Labour has had so much practice being slaughtered over its tax and spending policies in the 1980s and early 1990s, it is alert to most of the political dangers. In terms of future policy, though, it is stuck hailing the improvements in public services and stressing that it has no plans to put up taxes.

This is also unrealistic. At yesterday's press conference, The Independent's Colin Brown, pointed out to Tony Blair that the rate of spending increases on the NHS were scheduled to fall after 2008. Blair answered vaguely that the National Insurance increases "dealt with this". They do not. They provide the funds for substantial rises until 2008 and then a decline. If Labour wants to keep up with EU spending, it will either have to raise taxes again or to introduce other forms of payment for some services.

Overall, though, Labour's plans on tax and spending manage to combine electoral expediency with a degree of realism about the demands that would follow an election victory.

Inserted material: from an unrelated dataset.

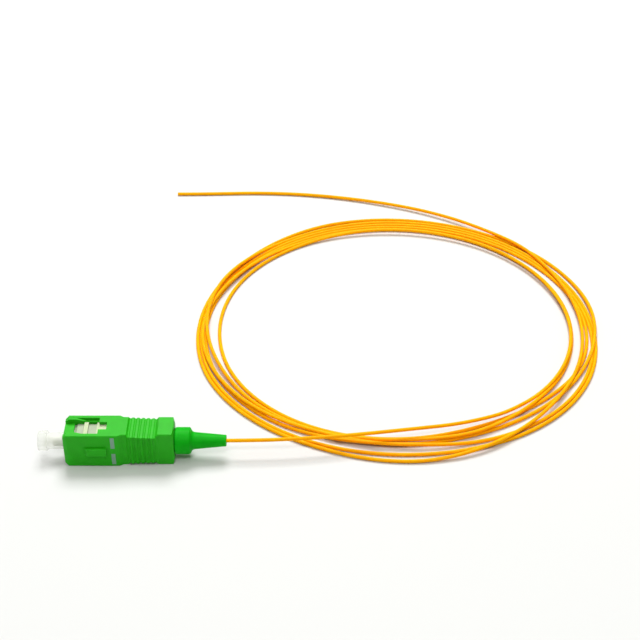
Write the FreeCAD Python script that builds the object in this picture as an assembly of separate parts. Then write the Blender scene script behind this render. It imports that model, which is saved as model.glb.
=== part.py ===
import FreeCAD, Part
import math
import os

# A fibre pigtail: a square push-pull plug with an angled 2.5 mm ferrule, on 0.9 mm buffered
# fibre that lies in a loose coil and ends bare.
# Frame: millimetres, +X along the plug towards the fibre, +Z up, -Y the side with the key.
# The origin is on the surface that the plug lies on, under its axis, half way along the sleeve.

# Driving dimensions in millimetres. Stations along the plug are distances behind the nose.

# coupling sleeve
SLEEVE_LENGTH = 24.9
SLEEVE_HEIGHT = 9.0
SLEEVE_DEPTH = 7.4
EDGE_RADIUS = 0.3
NOSE_BEVEL_LENGTH = 0.8
NOSE_BEVEL_WIDE = 0.4
NOSE_BEVEL_NARROW = 0.7
REAR_BEVEL_LENGTH = 0.25
REAR_BEVEL = 0.15
REAR_CONE_LENGTH = 0.45
REAR_CONE_RADIUS = 4.0
FRONT_LENGTH = 12.4
WAIST_RAMP = 0.9
WAIST_STEP = 0.51
GRIP_START = 14.3
GRIP_END = 20.6
GRIP_LEAD_IN = 0.55
GRIP_RUN_OUT = 0.8
GRIP_WIDE_STEP_FRONT = 0.08
GRIP_WIDE_STEP_REAR = 0.05
GRIP_NARROW_STEP_FRONT = 0.48
GRIP_NARROW_STEP_REAR = 0.8
REAR_STEP = 0.55
GROOVE_COUNT = 6
GROOVE_PITCH = 1.15
GROOVE_RADIUS = 0.42
GROOVE_DEPTH_WIDE = 0.34
GROOVE_DEPTH_NARROW = 0.14

# key and index marks, on the -Y face
KEY_START = 4.7
KEY_LENGTH = 5.0
KEY_WIDTH = 2.1
KEY_HEIGHT = 0.65
KEY_RAMP = 0.7
KEY_BEVEL = 0.15
MARK_START = 10.7
MARK_WIDTH = 0.95
MARK_GAP = 1.5
MARK_LENGTH = 3.2
MARK_SINK = 0.06

# latch channel, one on each narrow face
CHANNEL_WIDTH = 5.5
CHANNEL_DEPTH = 0.7
CHANNEL_LENGTH = 7.9
BRIDGE_LENGTH = 2.2
BRIDGE_SINK = 1.2
WINDOW_WIDTH = 4.4
SLOT_WIDTH = 2.5
SLOT_LENGTH = 1.8
RAMP_START = 2.6
RAMP_END = 5.0
RAMP_DROP = 0.05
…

The difference between the proposed spending plans of Labour and the Conservatives are relatively small, but they symbolise an entirely different view about the role and purpose of government. Instinctively, the Conservatives believe in smaller government. Labour supports an active, enabling state, which is why its manifesto was a lengthy document.

The Liberal Democrats display the strongest faith in the importance of central and local government, a faith that places them slightly to the left of New Labour, although they emphatically deny this.

For much of the 1980s and 1990s, Labour had painful internal debates over tax and spending policies, helping it to be more robust now. Neither the Conservatives nor Liberal Democrats have done so. By comparison with Labour's public anguish, their policies have arrived as if from nowhere. They need the short-term pain of some heated rows about their political purpose in order to acquire longer-term credibility.

In contrast, some Labour strategists have a different concern. They might have been so successful in neutering the debate about tax and public spending that some voters will make their judgement on the basis of other arguably less important policies.